テレビ局では、そんな手間をかけるよりも、国民が喜ぶストーリーで企画を作って流した方が視聴率も上がるという思惑も働く。ある局の番組制作関係者は、「今は、嫌中の企画を流すのは非常に簡単だが、その逆の企画を作るのは非常にやりにくい。局内で邪魔されるし、視聴率が取れないリスクをわざわざ冒す気になれない」と私に語った。さもありなんである。
さらに嫌中洗脳は、野党にも影響を及ぼしている。防衛費の拡大や戦闘機の輸出などの国会での議論を見ていると、立憲民主党の対応が中途半端なことに気づく。一見、自民党の政策に強く反対しているように見えるのだが、よく聞くと、防衛費の拡大そのものには賛成であることがわかる。戦闘機輸出も、内閣が勝手にできるのはおかしいから国会で議論すべきだというような手続き論でケチをつけているに過ぎない。
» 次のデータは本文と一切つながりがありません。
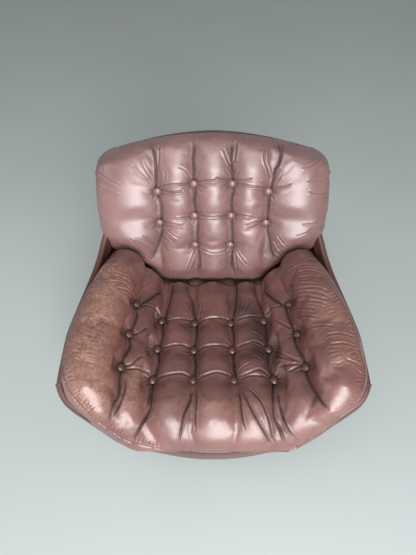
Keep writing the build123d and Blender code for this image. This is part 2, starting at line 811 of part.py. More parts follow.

本音では反対したくないのだということが透けて見えるのだ。
これは、そもそも、立憲の幹部の多くが、「中国が危ない」という論理で洗脳されているという事情に加え、与党の政策に反対すると、洗脳された国民から、「中国が危ないのにどうして反対するのか」という批判を受けることを恐れて、明確な反対論を抑制してしまうという事情がある。
ある立憲の議員は、「古賀さん、あまり正直に発言すると、炎上してしまうんですよ」と悩ましげに語った。
こうして、政府自民党が作った「中国が危ない」という言葉に洗脳された国民世論とこれに迎合する大手メディアの共振、さらには自信を失った忖度野党の日和見により、「嫌中」が日本中の「常識」に転化しつつある。